17Suivant les propositions de Sara Ahmed (2004), et dans une perspective compréhensive, il est utile de souligner que les discours qui produisent des objets de haine (groupes altérisés) produisent dans le même temps des objets d’amour (patrie, nation, famille, religion). Énonciateurs et énonciatrices utilisent les répertoires de signes propres à Twitter pour manifester cet amour, notamment dans les inscriptions qui les présentent dans le dispositif. Les noms d’utilisateur (@clovis_france) et de compte (‘Napoléon’, ‘LeGauloisPatriote’), les symboles adjoints au nom de compte (drapeau, croix, cochon) ainsi que les différentes images du compte dessinent les contours d’une certaine histoire nationale.

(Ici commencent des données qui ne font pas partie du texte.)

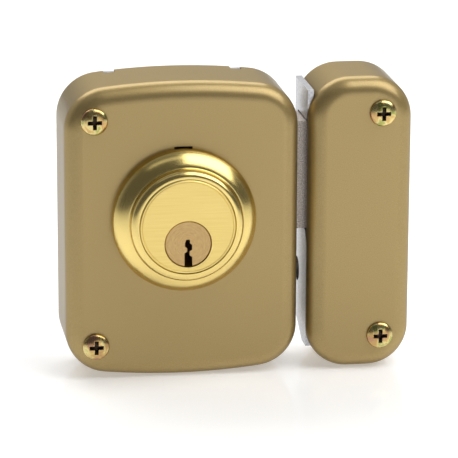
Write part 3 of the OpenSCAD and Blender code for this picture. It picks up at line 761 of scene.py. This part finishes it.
def studio():
    # lamps: place, direction of the long side, size in metres, power
    light = {"behind": 0.58, "front": 0.11, "floor": 0.33}
    lamps = (("keyLight", (0.52, -0.26, 0.79), (0.81, 0.18, -0.43), (0.95, 0.72), 6.8),
             ("topLight", (-0.20, -0.28, 1.1), (1, 0, 0), (1.0, 0.2), 0.4),
             ("backLight", (-0.1, 0.85, 0.95), (1, 0, 0), (1.3, 0.8), 9.0),
             ("frontFill", (0.55, -1.6, 0.0), (1, 0, 0), (0.9, 0.7), 1.9))
    clearPick()
    bpy.ops.mesh.primitive_plane_add(size=6, location=(0, 0, caseLow.z))
    floor = bpy.context.active_object
    floor.name = "floor"
    mat, tree, shader = newMaterial("glossWhiteFloor", "#FFFFFF", 0.0, 0.12)
    shader.inputs["Emission Color"].default_value = (1, 1, 1, 1)
    shader.inputs["Emission Strength"].default_value = light["floor"]
    floor.data.materials.append(mat)

    # pale paper behind, a dimmer room in front
    world = bpy.data.worlds.new("studio")
    bpy.context.scene.world = world
    world.use_nodes = True
    tree = world.node_tree
    backdrop = tree.nodes["Background"]
    ways = addNode(tree, "ShaderNodeSeparateXYZ",
                   links={"Vector": addNode(tree, "ShaderNodeTexCoord").outputs["Generated"]})
    room = addNode(tree, "ShaderNodeMapRange",
                   inputs={"From Min": -0.05, "From Max": 0.45, "To Min": light["front"],
                           "To Max": light["behind"]}, links={"Value": ways.outputs["Y"]})
    seen = addNode(tree, "ShaderNodeLightPath")
    bright = addNode(tree, "ShaderNodeMapRange", inputs={"To Max": 1.0},
                     links={"Value": seen.outputs["Is Camera Ray"], "To Min": room.outputs["Result"]})
    tree.links.new(bright.outputs["Result"], backdrop.inputs["Strength"])
    backdrop.inputs["Color"].default_value = (1, 1, 1, 1)

    for name, place, across, size, power in lamps:
        lamp = bpy.data.lights.new(name, "AREA")
        lamp.shape = "RECTANGLE"
        lamp.size, lamp.size_y = size
        lamp.energy = power
        holder = bpy.data.objects.new(name, lamp)
        bpy.context.scene.collection.objects.link(holder)
        holder.location = place
        back = Vector(place).normalized()
        side = (Vector(across) - back * back.dot(Vector(across))).normalized()
        holder.rotation_mode = "QUATERNION"
        holder.rotation_quaternion = Matrix((side, back.cross(side), back)).transposed().to_quaternion()


def camera():
    # long lens, a little to the left and above
    look = {"lens": 240.9, "distance": 0.88, "left": 8.87, "above": 15.11, "roll": 0.21,
            "aim": (13.2 * mm, frontY, middleZ + 0.4 * mm)}
    lens = bpy.data.cameras.new("camera")
    lens.lens = look["lens"]
    lens.sensor_width = 36
    lens.clip_start = 0.05
    lens.clip_end = 20
    eye = bpy.data.objects.new("camera", lens)
    bpy.context.scene.collection.objects.link(eye)
    a, e = math.radians(look["left"]), math.radians(look["above"])
    ahead = Vector((math.sin(a) * math.cos(e), math.cos(a) * math.cos(e), -math.sin(e)))
    eye.location = Vector(look["aim"]) - ahead * look["distance"]
    eye.rotation_mode = "QUATERNION"
    roll = Quaternion((0, 0, 1), math.radians(look["roll"]))
    eye.rotation_quaternion = ahead.to_track_quat("-Z", "Y") @ roll
    bpy.context.scene.camera = eye


studio()
camera()
bpy.context.scene.view_settings.view_transform = "Standard"
print("studio ready")
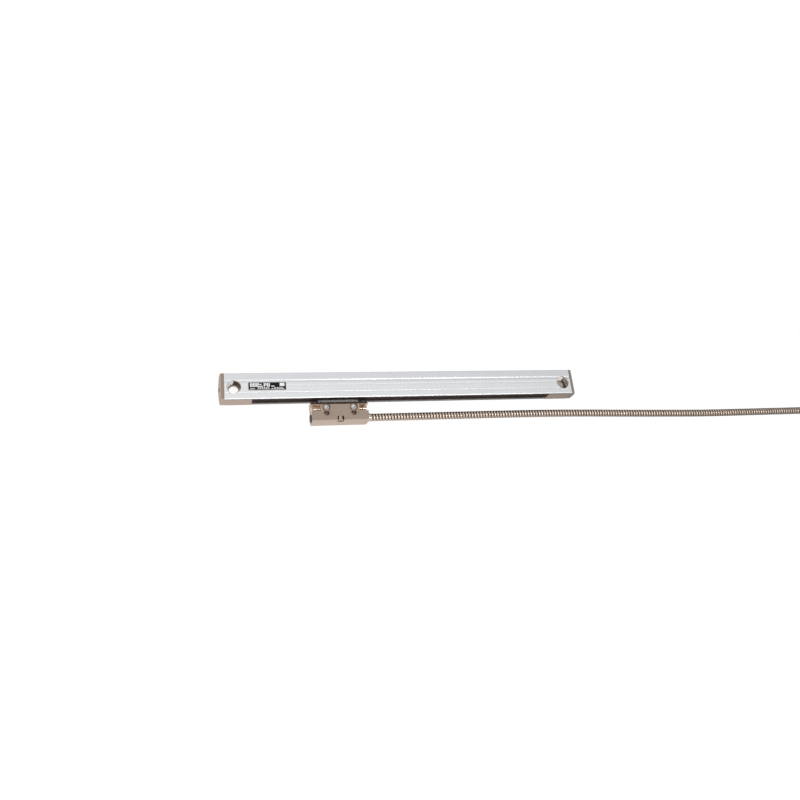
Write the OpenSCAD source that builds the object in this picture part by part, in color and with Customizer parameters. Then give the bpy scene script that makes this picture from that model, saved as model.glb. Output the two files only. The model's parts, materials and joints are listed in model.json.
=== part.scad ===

La ‘réversibilité’ des affects, le basculement des intensités d’un extrême du spectre des émotions, à l’autre (amour/haine) est particulièrement bien représentée dans les textes de présentation des comptes ; par exemple :
Aimer son pays et vouloir qu’il conserve ses valeurs ne veut pas dire être raciste, tout comme être contre la racaille et ceux qui méprisent notre pays. †
19Un retour sur l’usage qui est fait des ‘différences’ dans les débats relatifs à la prétendue diffusion de la ‘théorie du genre’ à l’école est éclairant pour comprendre la collusion qui s’opère entre la fabrique du genre et de la race dans les énoncés qui disqualifient Najat Vallaud-Belkacem comme ministre de l’Éducation nationale. « Deux registres de justification de l’inégalité [convergent]» (Cervulle 2013, p. 211) dans la formation discursive des antiféministes. Premièrement, ‘la différence des sexes’ légitimerait les inégalités entre hommes et femmes (ces inégalités n’étant pas perçues comme telles, mais plutôt comme exprimant une complémentarité entre les deux sexes). Deuxièmement, l’ethno-différentialisme, qui reconnaît l’existence d’‘identités culturelles’ différentes et prône leur séparation, légitimerait la hiérarchisation entre identités culturelles nationales et étrangères, dès lors que leur coexistence dans un territoire désignerait les premières comme plus ‘authentiques’ que les secondes en vertu de l’histoire (Taguieff 1985). Depuis le Pacs et les débats relatifs au ‘mariage pour tous’, le « thème récurrent de l’indifférenciation renvoie à une union homosexuelle perçue comme caractérisée par l’effacement de l’altérité première que serait la ‘différence des sexes’. Présentée comme une différence originaire, dont découlerait toute autre, la ‘différence des sexes’ apparaît comme l’enjeu d’une lutte contre un risque d’uniformisation de la société » (Cervulle 2013, p. 216). De fait, la production de la ‘différence des sexes’ occupe une place à part, dans la mesure où, d’une part, cette différence a été institutionnalisée par l’adoption de la parité ; d’autre part, son fondement naturel est plus explicitement affirmé que dans le cas de la production d’autres ‘différences’, notamment raciales [19]. La revendication paritaire, formulée initialement par des femmes politiques, a été soutenue par les féministes différentialistes au nom du caractère fondamental de la ‘différence des sexes’ qui imposerait des droits spécifiques pour les femmes. Par un glissement argumentatif acrobatique, ces féministes affirment que cette différence est ‘universelle’ en ce sens qu’elle constitue un invariant anthropologique indépassable et qu’à ce titre, elle serait naturelle :
En tant qu’elle caractérise a priori tout être humain, donc qu’elle est universelle, la différenciation des sexes peut être dite ‘naturelle’ [20].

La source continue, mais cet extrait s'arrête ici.